What tax declaration for managers or partners of an SCI or limited company (property company)?
As non-residents, when the SCI is transparent (i.e., the tax declaration takes place at the partner level), the share of rent due to you must be declared as follows:
- For managers: form 2072;
- For partners: form 2072-S;
- For SCIs with a property eligible for a tax exemption scheme or bare ownership: form 2072-C.
In all cases, boxes related to the deficit or profit must be declared in form 2042.
Q: As a non-resident French property owner, what taxes am I subject to in France? A: You are subject to specific taxes, including rental income tax, local taxes, capital gains tax, and wealth tax (IFI).
Q: How do international tax treaties affect my tax situation as a non-resident French property owner? A: Tax treaties help avoid double taxation and combat tax evasion. You must pay tax in France, where the income-generating property is located.
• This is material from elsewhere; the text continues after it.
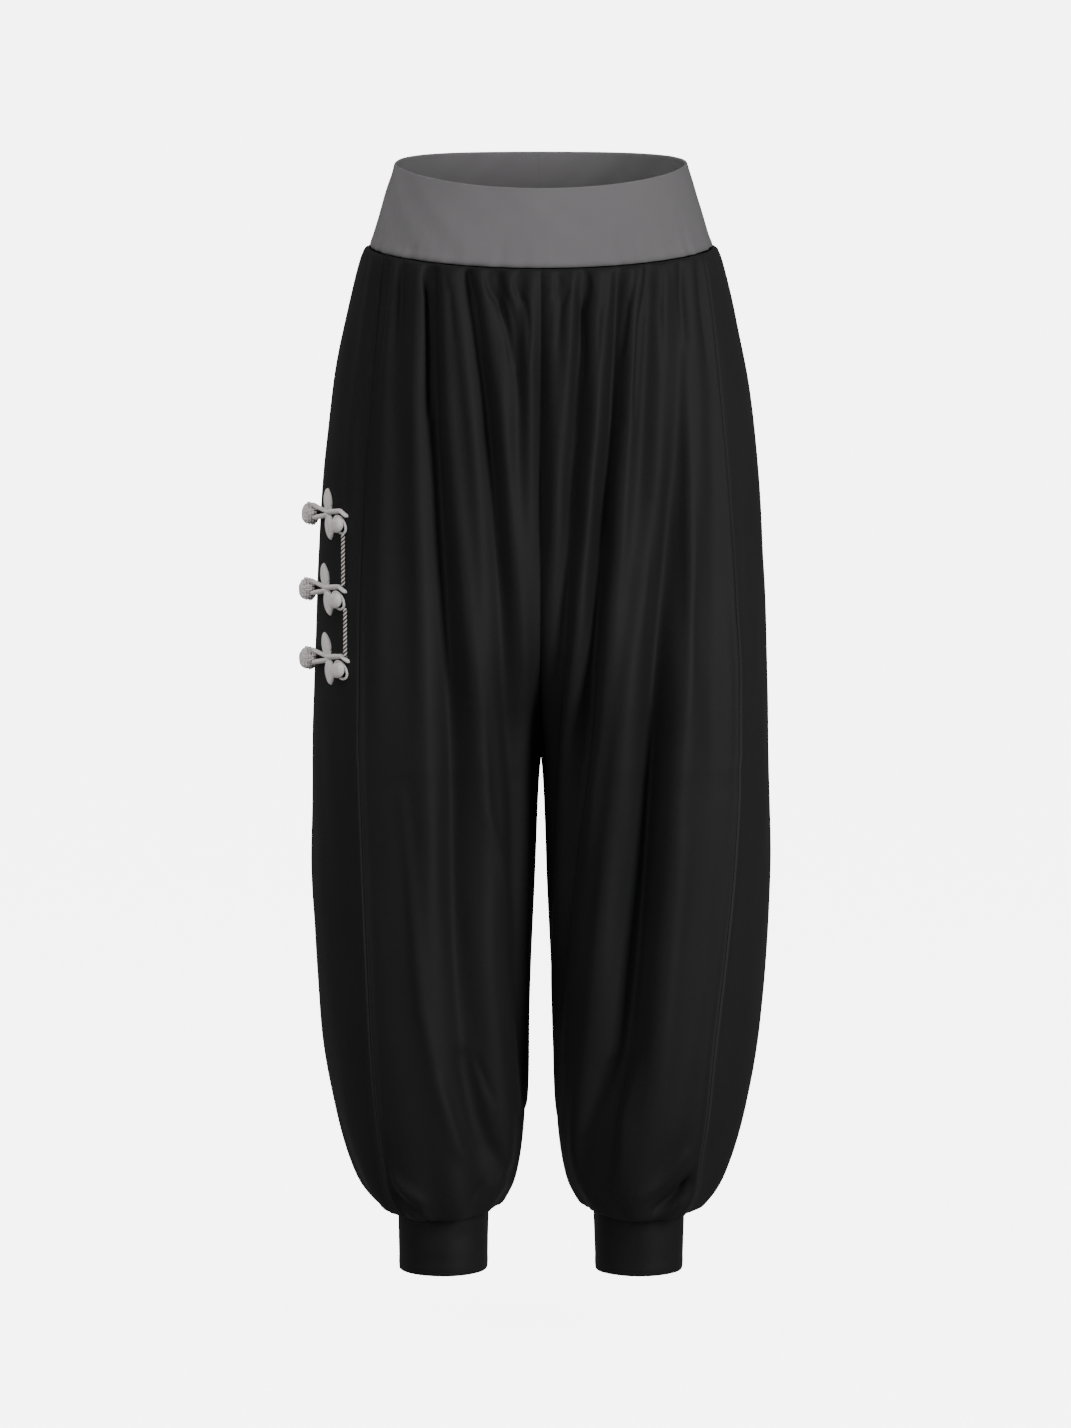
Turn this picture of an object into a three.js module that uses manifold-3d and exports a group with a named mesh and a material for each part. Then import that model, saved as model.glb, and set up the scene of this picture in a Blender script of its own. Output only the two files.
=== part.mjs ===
// Harem trousers in black jersey: a deep grey stretch waistband, four full leg panels gathered into it
// and into two plain cuffs, and three leaf-shaped frog fastenings with a twisted cord down the outside of
// the wearer's right hip. They keep the hollow shape of a wearer. Millimetres, +Z up, the front faces -Y
// and the wearer's right is at -X. The origin is the middle of the waist, half way up the waistband,
// where the wearer holds them.

import * as THREE from 'three';
import Module from 'manifold-3d';

const wasm = await Module();
wasm.setup();

// Driving sizes
const SEAM_GAP = 0.3; // between two pieces where they are sewn together
const LAID_GAP = 0.5; // under what lies on the cloth
const CLOTH_WALL = 2; // black jersey
const BAND_WALL = 2.6; // grey jersey, two layers folded at the rim
const CUFF_WALL = 2.4; // black jersey, two layers folded at the hem
const FOLD_ROUND = 0.9; // how far a folded edge rounds past its wall
const BAND_SEGMENTS = 56;
const CUFF_SEGMENTS = 26;
const FRONT_COLUMNS = 20;
const BACK_COLUMNS = 22;
const TURN_COLUMNS = 3; // the last columns of a panel, which turn under the crotch
const TURN = { above: 2.04, from: -420, below: 2.7, to: -700 }; // the angle where they begin, at two heights

// A table with named columns: each row becomes an object with those names.
function table(names, ...rows) {
  const keys = names.trim().split(/\s+/);
  return rows.map((row) => Object.fromEntries(keys.map((key, i) => [key, row[i]])));
}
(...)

Q: How do I declare rental income in France as a non-resident property owner? A: You need to file your tax return using form 2042.
Q: What are the differences between the micro and real tax regimes for non-resident property owners in France? A: The micro regime offers a flat allowance on taxable rental income (30% for unfurnished rentals, 50% for furnished rentals, and 71% for classified tourist rentals (leasebacks)), while the real regime allows you to deduct certain expenses related to the rented property.
Q: As a non-resident partner or manager of an SCI, how do I file taxes in France? A: Managers must use form 2072, partners should use form 2072-S, and for SCIs with tax-eligible properties or bare ownership, use form 2072-C. In all cases, declare deficits or profits in form 2042.